The by-now-traditional low average turnout for the European election looks set to be repeated this year, with just 28 percent of those asked saying they would definitely vote. Some 15 percent said they would definitely not vote.

The Portuguese (76% are not likely to vote), Britons and Austrians (75%) are least likely to cast their ballots for the 736 MEPs that are due to be elected, while even in Belgium, where voting is compulsory, the Eurobarometer survey suggests that voter turnout will likely hit just 61 percent.

While MEPs have important legislative powers in the area of the single market, affecting almost every one of the bloc's 500 million citizens, and are to see a big increase in their legislative powers under the proposed Lisbon Treaty, their institution remains something of a mystery for many people.

Some 73 percent considered themselves badly informed about the parliament, and while 66 percent think the Brussels chamber is democratic, a significant number also consider it technocratic (40%) and inefficient (36%).

The results are set to irritate euro-deputies who have long been frustrated by the discrepancy between the low voter turnout in European elections and the important legislative powers they have.

They also come despite specific measures taken to raise awareness among the EU public, such as increased media coverage, slots for more spontaneous debating and new rules allowing political parties to set up political foundations as a forum for getting their message across.

However, awareness is set to increase when the parliament closes in April and MEPs begin campaigning to win back their seats.

An additional political twist for this year's election could be the attempt to establish the first pan-European eurosceptic party under Declan Ganley, the Irish anti-Lisbon Treaty campaigner. Mr Ganley led a successful campaign in the run up to the Irish referendum on the Lisbon text, helping secure the No vote victory.

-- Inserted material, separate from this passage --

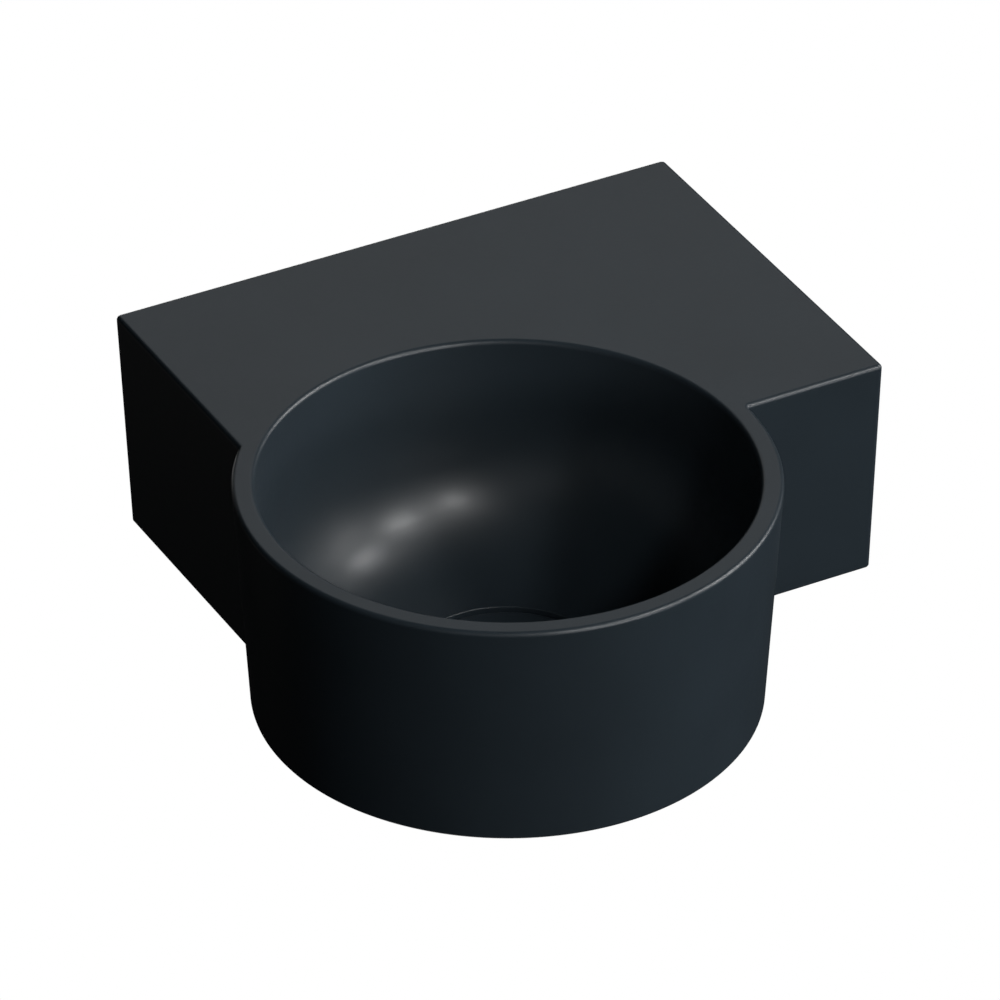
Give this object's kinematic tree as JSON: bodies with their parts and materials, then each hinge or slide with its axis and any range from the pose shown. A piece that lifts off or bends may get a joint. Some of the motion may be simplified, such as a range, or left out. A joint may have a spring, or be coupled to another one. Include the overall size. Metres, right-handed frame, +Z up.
{
  "type": "wall-hung washbasin",
  "caption": "Wall-hung washbasin: round bowl in the front corner of a rectangular ledge, with a press-to-open waste under a matching round cover and two wall bolts.",
  "frame": {"origin": "midpoint between the two wall bolts, in the plane of the ceramic's back face", "axes": "+Z up, +Y into the wall, so the front faces -Y; +X to the right as seen from the front"},
  "size_m": [0.438, 0.522, 0.232],
  "materials": {
    "basin_ceramic": "satin",
    "cover_ceramic": "satin",
    "chrome": "polished",
    "brass": "turned",
    "stainless": "brushed",
    "zinc_steel": "zinc plated",
    "spring_steel": "drawn wire",
    "rubber": "matte",
    "nylon": "moulded",
    "acetal": "moulded"
  },
  "bodies": {
    "body": {"basin": "basin_ceramic", "waste_body": "chrome", "flange_gasket": "rubber", "lower_gasket": "rubber", "slip_washer": "nylon", "back_nut": "brass", "cartridge_sleeve": "acetal", "cartridge_cap": "acetal", "click_spring": "spring_steel", "hanger_bolts": "zinc_steel", "bolt_bushes": "nylon", "bolt_washers": "zinc_steel", "bolt_nuts": "zinc_steel"},
    "plug": {"drain_cover": "cover_ceramic", "cover_pad": "rubber", "cover_carrier": "stainless", "stem_screw": "stainless", "stem_lock_nut": "stainless", "plug_body": "chrome", "plug_seal": "rubber", "plunger": "acetal"},
    "ratchet": {"ratchet_ring": "nylon"}
  },
  "joints": [
    {"name": "plug_lift", "type": "slide", "parent": "body", "child": "plug", "axis": [0, 0, 1], "range_m": [-0.0015, 0.008], "deforming": ["click_spring"]},
    {"name": "ratchet_turn", "type": "hinge", "parent": "plug", "child": "ratchet", "pos_m": [-0.069, -0.282, -0.115], "axis": [0, 0, 1], "range_deg": [0, 90]}
  ]
}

Moreover, voters are also sure to be made aware by the left-wing parties that a vote for the centre-right European People's Party, currently the largest group in the parliament, may lead to Jose Manuel Barroso being re-nominated as head of the European Commission, a post that he has in the past indicated he wants to hold onto.

Analysts argue that if EU personalities are involved and voters can see what the stakes are, then they are more likely to go to the ballot box.